_Exercise directions_. Everything from the line containing "What FreeCAD Python" through the line containing "rubber drive mounts." must be quoted exactly; everything else is left out.

┄┄┄┄┄┄

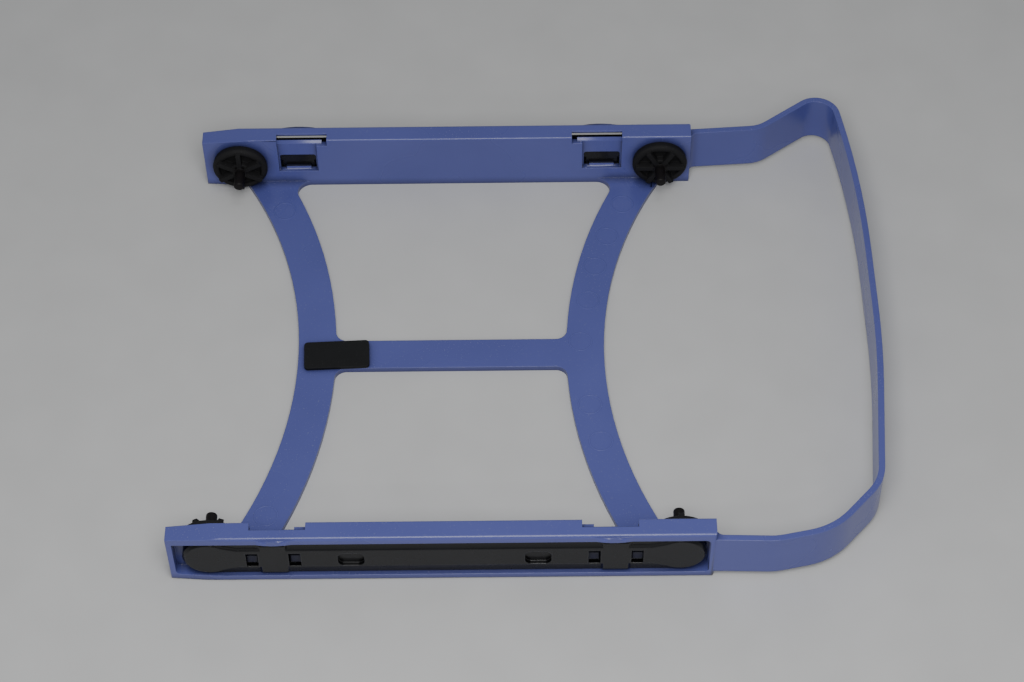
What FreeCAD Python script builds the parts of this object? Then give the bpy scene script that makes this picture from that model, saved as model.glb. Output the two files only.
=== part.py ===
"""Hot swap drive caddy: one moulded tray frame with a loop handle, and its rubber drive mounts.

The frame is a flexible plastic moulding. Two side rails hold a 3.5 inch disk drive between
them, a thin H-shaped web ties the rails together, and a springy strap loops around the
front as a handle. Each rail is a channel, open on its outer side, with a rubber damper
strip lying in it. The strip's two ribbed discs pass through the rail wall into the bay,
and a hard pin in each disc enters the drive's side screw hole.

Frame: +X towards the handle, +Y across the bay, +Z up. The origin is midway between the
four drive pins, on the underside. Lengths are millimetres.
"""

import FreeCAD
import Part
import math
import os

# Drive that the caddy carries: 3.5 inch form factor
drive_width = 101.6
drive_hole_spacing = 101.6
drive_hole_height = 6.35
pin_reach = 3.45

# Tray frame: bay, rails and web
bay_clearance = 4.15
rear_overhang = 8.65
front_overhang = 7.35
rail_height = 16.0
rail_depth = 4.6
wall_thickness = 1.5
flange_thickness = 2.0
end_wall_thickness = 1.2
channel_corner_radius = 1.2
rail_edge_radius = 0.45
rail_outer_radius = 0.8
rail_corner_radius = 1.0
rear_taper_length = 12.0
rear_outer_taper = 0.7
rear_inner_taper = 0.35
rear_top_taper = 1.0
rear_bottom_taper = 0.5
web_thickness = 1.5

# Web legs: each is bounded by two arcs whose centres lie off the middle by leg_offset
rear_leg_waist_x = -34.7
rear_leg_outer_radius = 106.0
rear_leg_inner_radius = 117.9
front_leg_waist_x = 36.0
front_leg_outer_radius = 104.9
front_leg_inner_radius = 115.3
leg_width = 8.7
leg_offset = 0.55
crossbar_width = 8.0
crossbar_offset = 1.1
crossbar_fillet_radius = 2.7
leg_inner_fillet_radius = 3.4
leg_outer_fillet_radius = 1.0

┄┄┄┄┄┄

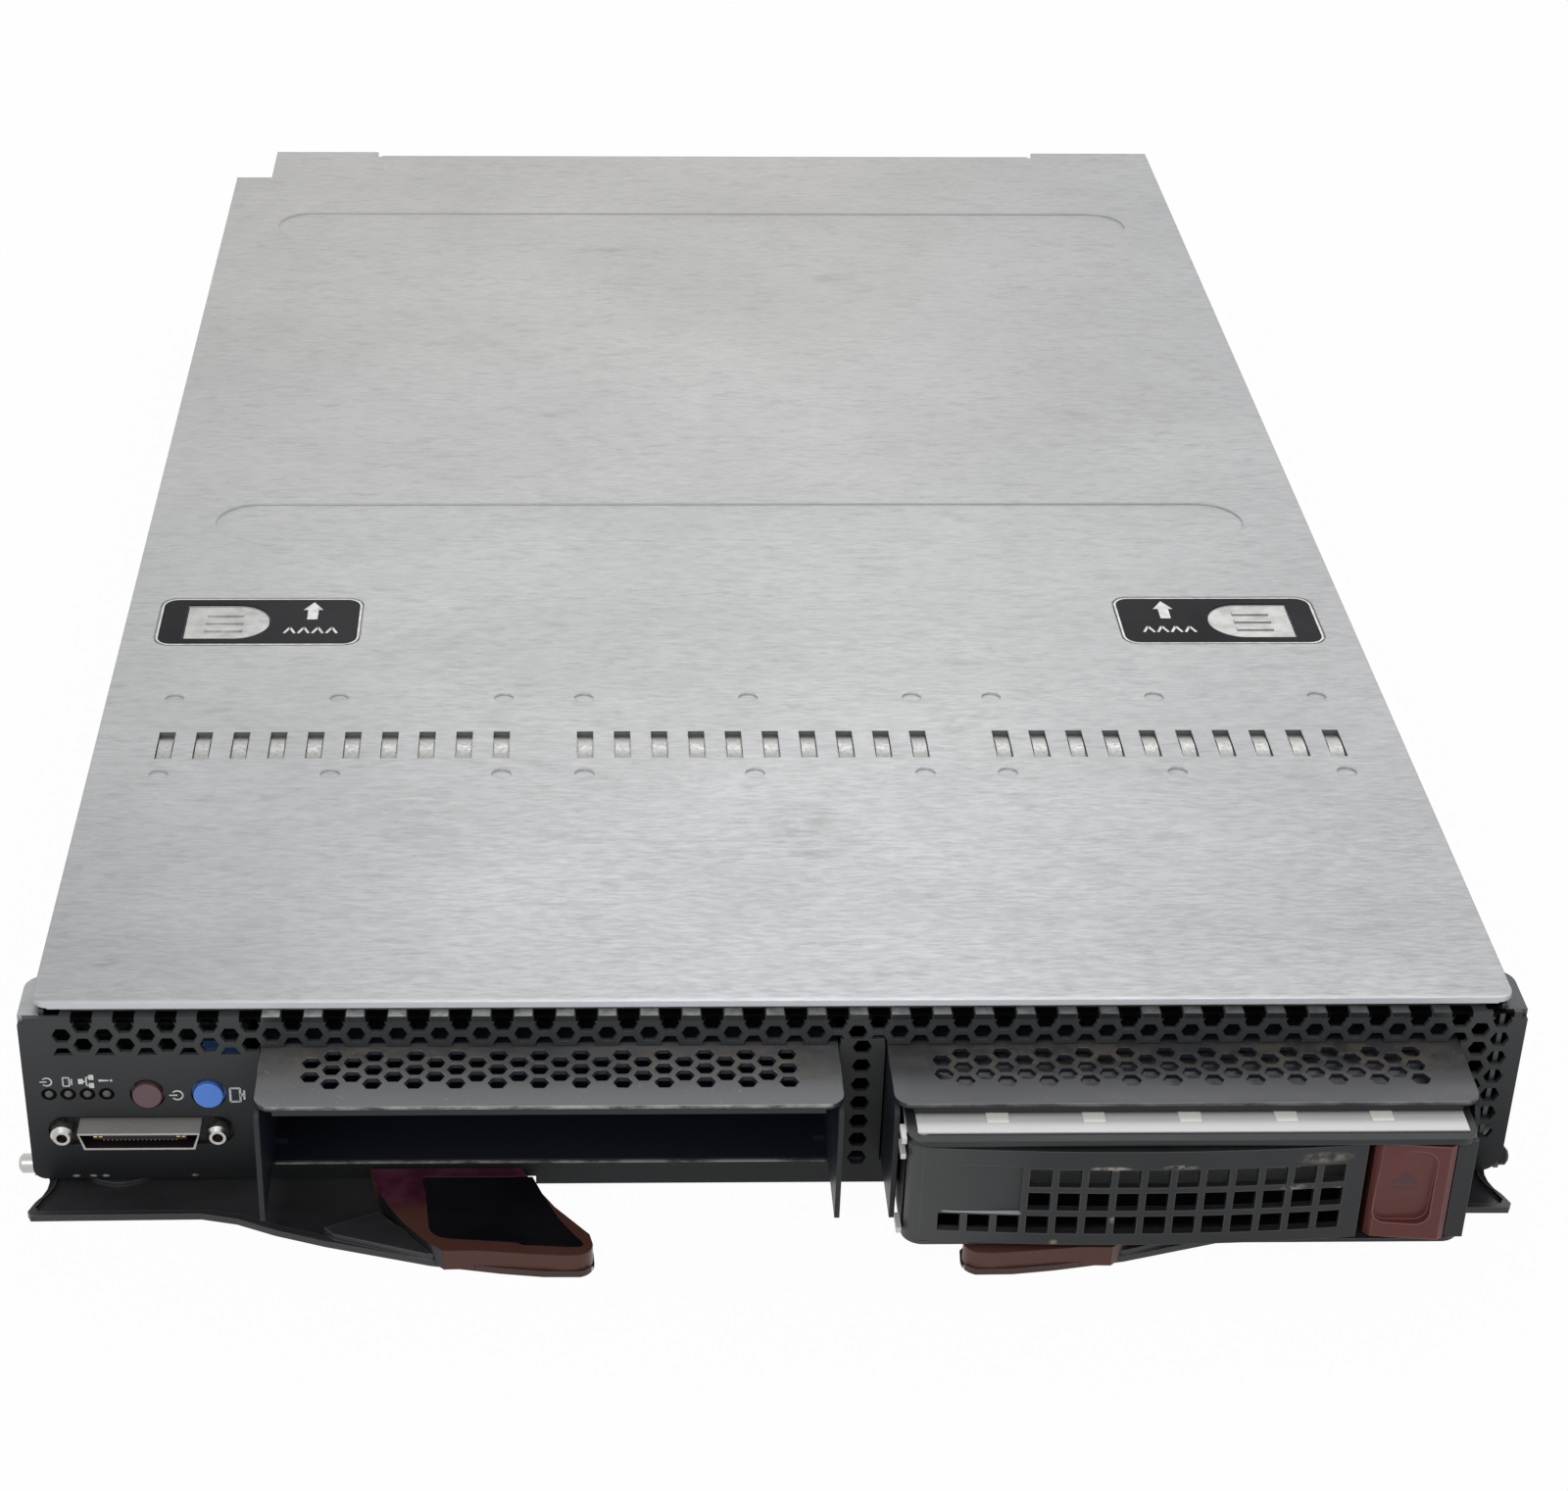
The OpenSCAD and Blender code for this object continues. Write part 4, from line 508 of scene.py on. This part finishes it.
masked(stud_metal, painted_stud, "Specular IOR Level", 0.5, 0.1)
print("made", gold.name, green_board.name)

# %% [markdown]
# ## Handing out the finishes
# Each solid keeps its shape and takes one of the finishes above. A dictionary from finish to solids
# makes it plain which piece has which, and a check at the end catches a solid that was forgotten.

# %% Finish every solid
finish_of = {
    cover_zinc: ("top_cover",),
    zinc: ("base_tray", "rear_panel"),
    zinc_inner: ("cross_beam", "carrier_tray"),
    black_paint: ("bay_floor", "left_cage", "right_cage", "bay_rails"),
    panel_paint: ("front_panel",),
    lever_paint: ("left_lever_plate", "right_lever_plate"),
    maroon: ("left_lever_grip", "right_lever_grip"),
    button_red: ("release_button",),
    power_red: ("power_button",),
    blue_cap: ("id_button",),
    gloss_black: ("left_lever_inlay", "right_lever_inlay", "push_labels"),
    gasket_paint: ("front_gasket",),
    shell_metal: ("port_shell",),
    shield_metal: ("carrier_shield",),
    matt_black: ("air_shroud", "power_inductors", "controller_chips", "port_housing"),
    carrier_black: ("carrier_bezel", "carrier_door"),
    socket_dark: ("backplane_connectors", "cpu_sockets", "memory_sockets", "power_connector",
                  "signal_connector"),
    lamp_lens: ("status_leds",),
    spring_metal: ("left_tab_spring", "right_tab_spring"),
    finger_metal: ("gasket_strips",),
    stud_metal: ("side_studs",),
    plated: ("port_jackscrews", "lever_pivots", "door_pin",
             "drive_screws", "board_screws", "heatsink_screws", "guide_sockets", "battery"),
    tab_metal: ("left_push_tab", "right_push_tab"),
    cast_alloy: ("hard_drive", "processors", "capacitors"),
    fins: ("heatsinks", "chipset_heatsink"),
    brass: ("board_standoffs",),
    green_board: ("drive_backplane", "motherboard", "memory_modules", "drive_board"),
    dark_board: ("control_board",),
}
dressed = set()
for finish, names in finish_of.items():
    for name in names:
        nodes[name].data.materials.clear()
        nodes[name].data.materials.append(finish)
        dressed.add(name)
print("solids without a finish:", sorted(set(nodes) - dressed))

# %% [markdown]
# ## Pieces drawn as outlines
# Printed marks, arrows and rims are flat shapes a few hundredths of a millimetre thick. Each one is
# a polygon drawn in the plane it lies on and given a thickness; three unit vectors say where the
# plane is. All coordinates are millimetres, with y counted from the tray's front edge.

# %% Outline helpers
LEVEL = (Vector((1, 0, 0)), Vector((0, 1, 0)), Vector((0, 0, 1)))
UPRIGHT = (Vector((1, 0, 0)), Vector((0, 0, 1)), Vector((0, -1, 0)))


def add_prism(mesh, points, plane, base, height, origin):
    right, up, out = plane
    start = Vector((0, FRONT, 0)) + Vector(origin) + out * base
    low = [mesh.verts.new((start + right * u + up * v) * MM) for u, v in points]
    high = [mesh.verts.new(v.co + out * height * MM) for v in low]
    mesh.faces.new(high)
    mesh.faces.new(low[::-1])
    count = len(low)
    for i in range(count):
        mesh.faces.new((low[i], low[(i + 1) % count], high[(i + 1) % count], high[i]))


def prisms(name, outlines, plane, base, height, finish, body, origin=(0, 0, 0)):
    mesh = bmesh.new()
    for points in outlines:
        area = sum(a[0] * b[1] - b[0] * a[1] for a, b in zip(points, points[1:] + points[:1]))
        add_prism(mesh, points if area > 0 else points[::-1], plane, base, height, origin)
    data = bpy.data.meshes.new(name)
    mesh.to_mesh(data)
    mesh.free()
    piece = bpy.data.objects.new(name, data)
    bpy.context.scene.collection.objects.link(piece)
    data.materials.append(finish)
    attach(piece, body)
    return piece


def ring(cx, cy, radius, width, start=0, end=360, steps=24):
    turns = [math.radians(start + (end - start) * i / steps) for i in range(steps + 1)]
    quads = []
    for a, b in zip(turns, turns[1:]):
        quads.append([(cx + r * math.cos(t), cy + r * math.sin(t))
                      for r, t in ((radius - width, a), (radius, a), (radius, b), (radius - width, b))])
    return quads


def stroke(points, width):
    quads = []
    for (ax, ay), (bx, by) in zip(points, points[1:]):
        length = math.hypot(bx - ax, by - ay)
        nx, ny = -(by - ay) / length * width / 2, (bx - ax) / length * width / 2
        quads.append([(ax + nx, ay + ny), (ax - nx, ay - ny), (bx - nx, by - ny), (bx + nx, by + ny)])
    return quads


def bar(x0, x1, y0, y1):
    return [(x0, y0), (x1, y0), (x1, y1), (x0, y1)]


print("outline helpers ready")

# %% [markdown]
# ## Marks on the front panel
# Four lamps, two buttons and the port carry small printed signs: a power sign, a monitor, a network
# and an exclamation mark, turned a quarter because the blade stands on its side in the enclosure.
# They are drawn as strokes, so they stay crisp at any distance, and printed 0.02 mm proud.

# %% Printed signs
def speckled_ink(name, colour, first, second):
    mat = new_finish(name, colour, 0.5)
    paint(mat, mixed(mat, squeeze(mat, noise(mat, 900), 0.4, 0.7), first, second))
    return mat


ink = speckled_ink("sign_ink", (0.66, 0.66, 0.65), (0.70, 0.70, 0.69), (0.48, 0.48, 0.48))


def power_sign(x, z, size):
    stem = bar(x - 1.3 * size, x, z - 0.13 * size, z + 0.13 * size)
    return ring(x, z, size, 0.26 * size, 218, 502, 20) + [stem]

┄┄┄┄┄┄

_Answer to this problem_.
What FreeCAD Python script builds the parts of this object? Then give the bpy scene script that makes this picture from that model, saved as model.glb. Output the two files only.
=== part.py ===
"""Hot swap drive caddy: one moulded tray frame with a loop handle, and its rubber drive mounts.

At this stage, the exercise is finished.